We can experience nothing outside of it. Every moment, every experience we
encounter is colored, stained if you will, with our perception by our
individual feelings and thoughts. If we can delude ourselves, distract
ourselves, elevate ourselves above the baseness of being just a mass of flesh
and blood, then we can muster the strength to go on.
Within the illusion though, we act
out the script for our own suffering. What humans, because of their own ego,
don’t realize is every time we hurt, we hurt. Every time we inflict hurt on
someone else, we hurt ourselves. Every time we treat another human as less than
human, we must within our minds build up another layer of denial and
distraction and justification from which is borne self-hate or delusion. We cannot hurt without hurting. We can shield
our awareness from the pain we cause ourselves by telling ourselves that those
we hurt deserve what they got but we still hurt.
We hurt because deep down, under
all the layers of denial and ego, we know we are just flesh and blood. We know
we hold no super powers. We know we hold no claim to anything magical or
immortal. We know we are vulnerable, and susceptible and relatively fragile. We
know our life can be extinguished by anything - from something as large and formidable
as a bomb or a bullet to something as seemingly innocuous as opportunistic
bacteria at the wrong moment. And the instigator of our demise will not care if
we are of the minority group or the majority. It will not care if we are rich
or poor or anywhere in between. It will not care our race, or gender, or how
beautiful we are or how ugly. And we know that.
Why then do we have these
self-soothing vices? Why then do we harbor these reasons, if you will, for
claim to superiority when we know the elements of life (birth, illness and
death) that matter most, don’t care or discriminate based on these “reasons”? I
think it is because we are uncomfortable with our mortality. We are, it seems,
the only species of living things that are aware of our own existence. Not only
are we aware of our existence but we are aware of every thought, every feeling,
and their genesis within us. In essence, we have a conscience.
It is our ability to delve into the
meta-levels of our existence that makes our existence so difficult for us. How
is it we can, through our awareness of self, plan and execute such powerful
effects on our world and at once be so naturally fragile and vulnerable? We
know we are alive, we can feel our existence, yet at any moment we are aware we
can cease to exist. Enamored with the natural beauty of life, we are desperate
to keep ourselves going. So we work our entire lives to avoid, to stop, the inevitable cessation of
existence. We stand on the backs of others to survive and we assuage our
conscience by telling ourselves they are less than us or they deserve it. We plead with God, and display in the most
outrageous ways, our allegiance to him, and therein our claim to His grace and
mercy above all others. We sacrifice ourselves to the god of money in the hopes
that it can shield us from the tragedies of life. And it does what it can, but
it cannot change our ultimate destiny.
What then should we do? Should we
accept the fact life is suffering and curl into a ball and give up? Or should
we get up each day and distract ourselves for a moment with the beauty of the
sun, and revel for another moment in the kind word or actions of our loved
ones, and pass another moment laughing at the humor of life? I propose we do
just these. But let us not do it on each other’s backs.

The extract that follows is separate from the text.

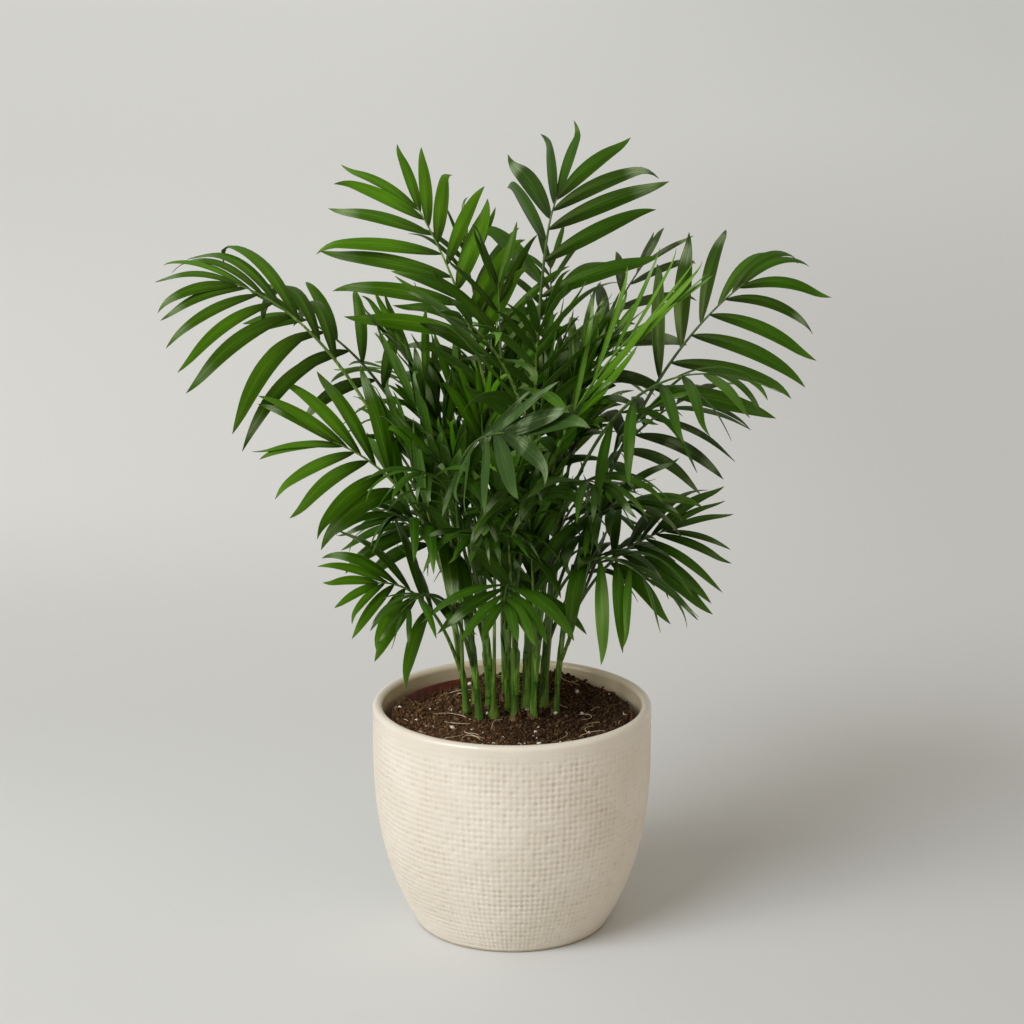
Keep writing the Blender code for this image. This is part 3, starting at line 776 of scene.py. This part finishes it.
leafletShape = {
    "seed": 100,
    "thickness": 0.26 * mm,
    "pleat": 0.030,  # height of the small pleats beside the midrib, as a share of the half width
    "pleats": 4,
    "foldFade": 0.6,  # how much flatter the blade is at its tip
    "foldPower": 1.2,
    "angleAtFork": 0.28,
    "forkShare": 0.985,
    "pairStagger": 0.25,
    "forkStagger": 0.03,
    "crowding": 0.45,  # the leaflets stand closer together towards the fork
    "shortFoot": 0.1,  # how much shorter the first leaflets are
    "footWidth": 1.12,
    "tipStart": 0.76,  # share of the leaflet after which its tip curls
    "droopPower": 1.3,
    "leastDroop": 0.4,
    # how unevenly the leaflets grow; the first three are in degrees
    "angleSpread": 3.5,
    "liftSpread": 6,
    "twistSpread": 16,
    "droopSpread": 0.16,
    "length": (0.94, 1.04),
    "width": (0.82, 1.18),
}


def ribLine(row):
    heading = math.radians(row["heading"])
    out = Vector((math.cos(heading), math.sin(heading), 0))
    aside = Vector((-out.y, out.x, 0))
    fork = out * row["reach"] * mm + up * row["tip"] * mm
    axis = canePoint(row["cane"], row["share"])
    away = fork - axis
    away.z = 0
    away.normalize()
    root = axis + away * caneRadius(row["cane"], row["share"])
    pull = root.lerp(fork, row["lean"]) + aside * row["sweep"] * mm
    pull.z = row["crest"] * mm

    def at(share):
        return root * (1 - share) ** 2 + pull * 2 * share * (1 - share) + fork * share ** 2

    def along(share):
        return ((pull - root) * (1 - share) + (fork - pull) * share).normalized()

    return at, along, aside, away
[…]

Let us, to the extent that we can,
be mindful of the pain we inflict on others and understand that we hurt
ourselves in the process so that if even by that rationale, we can try to avoid
behaviors that hurt each other. Let us remember that whether we are the
perpetrator of pain or the victim, we cannot escape the fate of life. That no
amount of intelligence or beauty or likeness to the dominant group, can save us
from the reality that life is suffering and our lives are, indiscriminately, the
stages through which we play out the beauty and the pain inherent in it.